Psychiatre et Psychothérapeute
Brief info
Quand j’ai commencé à m’intéresser à l’étrange, à ce qui se passe au sein du psychisme et de la folie pour devenir psychiatre – psychothérapeute et psychanalyste, j’avais déjà fait la connaissance de l’étranger. En effet, j’avais commencé mon parcours médical comme médecin généraliste dans un petit hôpital algérien, à soigner des malades qui parlaient surtout arabe ou berbère. Je leur dois beaucoup car ils m’ont aidé à forger mon identité médicale. J’ai aussi
compris à ce moment-là de l’intérieur que la médecine était universelle.
Par la suite, de retour en Suisse, devenu médecin responsable d’un petit centre de crise psychiatrique, je me suis rendu compte qu’il fallait absolument développer des outils spécifiques pour traiter mieux les patient.e.s migrant.e.s.
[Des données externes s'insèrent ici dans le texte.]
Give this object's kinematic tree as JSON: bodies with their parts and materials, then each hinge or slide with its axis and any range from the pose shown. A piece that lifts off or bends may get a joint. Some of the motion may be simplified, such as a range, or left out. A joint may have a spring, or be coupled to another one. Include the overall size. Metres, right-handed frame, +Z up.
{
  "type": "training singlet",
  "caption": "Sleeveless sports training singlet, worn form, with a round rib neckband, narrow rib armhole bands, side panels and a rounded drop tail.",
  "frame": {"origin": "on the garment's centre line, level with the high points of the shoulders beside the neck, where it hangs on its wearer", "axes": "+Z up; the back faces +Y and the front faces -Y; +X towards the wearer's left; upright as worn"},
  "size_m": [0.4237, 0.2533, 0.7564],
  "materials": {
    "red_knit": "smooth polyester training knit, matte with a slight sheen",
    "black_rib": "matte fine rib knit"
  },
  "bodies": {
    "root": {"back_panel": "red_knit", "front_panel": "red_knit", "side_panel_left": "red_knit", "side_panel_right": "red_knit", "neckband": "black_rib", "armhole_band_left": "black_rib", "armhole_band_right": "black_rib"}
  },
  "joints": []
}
Avec des cliniciens de tous bords, nous avons considéré que le champ de l’ethnopsychiatrie et de l’ethnopsychanalyse devait être développé dans les services de soins psychiatriques mais aussi dans toutes les disciplines médicales et les hôpitaux généraux.
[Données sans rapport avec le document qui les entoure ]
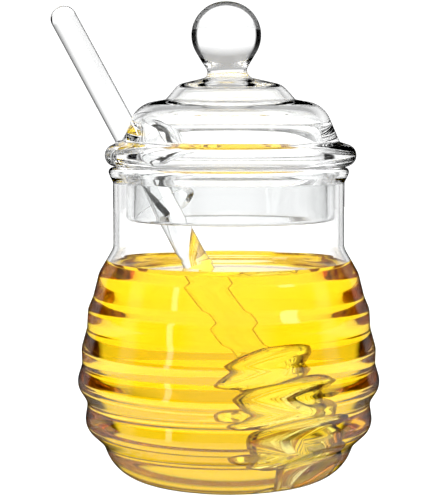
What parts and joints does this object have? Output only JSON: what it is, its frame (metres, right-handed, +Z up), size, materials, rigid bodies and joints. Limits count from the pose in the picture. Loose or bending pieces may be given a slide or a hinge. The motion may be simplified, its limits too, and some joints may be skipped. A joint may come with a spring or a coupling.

Parallèlement, je pouvais constater, comme tout le monde, que l’accueil des migrant.e.s se durcissait au niveau politique et qu’il fallait aussi agir à ce niveau-là. Ma femme, Graziella, m’avait montré la voie en militant sans relâche dans le champ de l’asile pour la reconnaissance des droits et l’aide concrète aux migrant.e.s. Une de mes filles, Giada, suivait le mouvement dans ses études d’ethnologie et en rédigeant, sur le terrain de la migration, une thèse consacrée
à « l’illégalité régulière », décrivant la situation paradoxale, fabriquée par un système subtilement rejetant, propre à rendre malades celles et ceux qui avaient déjà subi les retombées d’histoires traumatiques qui les avaient conduit.e.s en Suisse.
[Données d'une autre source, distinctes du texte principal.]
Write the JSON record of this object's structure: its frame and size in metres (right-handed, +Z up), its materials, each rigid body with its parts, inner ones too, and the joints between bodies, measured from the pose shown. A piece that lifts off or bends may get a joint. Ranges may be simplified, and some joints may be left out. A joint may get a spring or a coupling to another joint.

Dès lors, je ne peux que m’associer profondément à une action, menée par des médecins, qui sont bien placés pour observer et dénoncer les conditions dramatiques qui non seulement peuvent conduire à des soins de moins bonne qualité pour les migrant.e.s mais aussi, encore plus gravement et contrairement à tous les principes éthiques et règlements internationaux, peuvent induire des maladies, psychiques en tout cas. Bien entendu, les médecins ne sont pas les seuls à dénoncer ces situations et à tenter d’y trouver remède. Il est cependant important que nous le fassions aussi en mettant à disposition des autorités les connaissances et l’engagement humanitaire qui sont les nôtres.